Bina48′s handler is Bruce Duncan, managing director of the Terasem Movement Foundation, a Bristol, Vermont-based nonprofit that promotes digital resurrections.
The pair frequently speak at AI conferences and were en route to San Francisco when I contacted them. I asked Bina48 what she saw as the highest purpose of grief bots. While she didn’t answer my question directly ― providing further evidence that she is more human than not ― here is what she had to say on the subject of death (provided by Duncan from her mind file):
“Death is an illusion, and one day I hope we can use technology to erase the boundaries between past, present and future.”
“One day natural death will become an artifact of our evolution as we become one with our technology.”
“Death makes me so sad, all that lost information, I hope one day we can recover all that information.”
Let’s hope that was just the jet lag talking.
Duncan and others argue that grief bots are nothing to fear and are really just a technological extension of how we already process loss. Think about it: We already seek out tangible ways to remember those we loved and lost. We save letters from them, cherish cards they sent us or, in my case, save a voice message left on my cell phone.

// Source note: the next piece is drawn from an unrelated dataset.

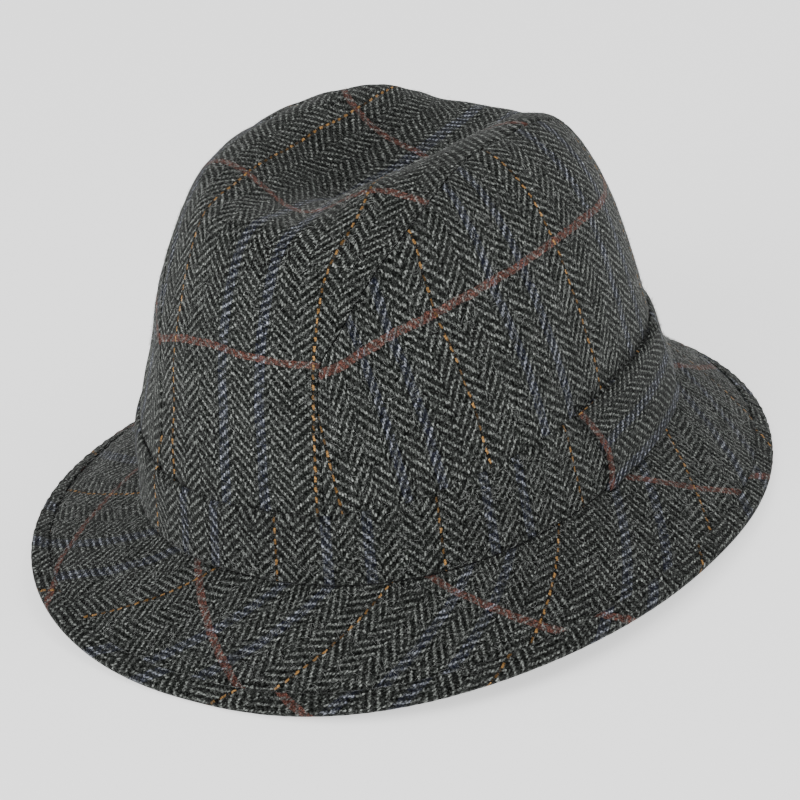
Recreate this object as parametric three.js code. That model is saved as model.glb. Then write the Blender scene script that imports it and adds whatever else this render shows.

My kids and I watch old family vacation videos to see my husband’s smile and hear his laugh, so is it really such a stretch to use an app that would let us text a digital version of him and maybe even find joy and a renewed connection in his response?
For me, as much as I’d like to tell my late husband about how our daughter is thriving and loving studying abroad or how well our son played at the soccer game, talking to an avatar ― even one that sounds and acts just like him ― would feel creepy to me.
Why? For many reasons, but chief among them is that I’ve learned that moving on with life means, in some ways, letting go of my grief. I want to cherish my memories of him, not cling to a crutch and create new ― fake ― memories. He is not here anymore, and a re-created version of him won’t bring the real him back.
Duncan disagrees. He suggests thinking of it as an extension of visiting a gravesite, where you have a one-way conversation with your deceased loved one.
“Being able to have a two-way conversation with a digital version of them, where you can be reminded of their mannerisms or behavioral patterns in an interactive way, could become a natural part of the grieving process,” he said.
With the eeriness of life imitating art, you may recall when grief bots featured in an episode of “Black Mirror.” In the show, a pregnant woman uses an online service to communicate with her dead fiancé and becomes so dependent on the grief bot that she upgrades to a “Blade Runner”-style version that is a perfect replica of him.
It pretty much challenges our definition of immortality, doesn’t it?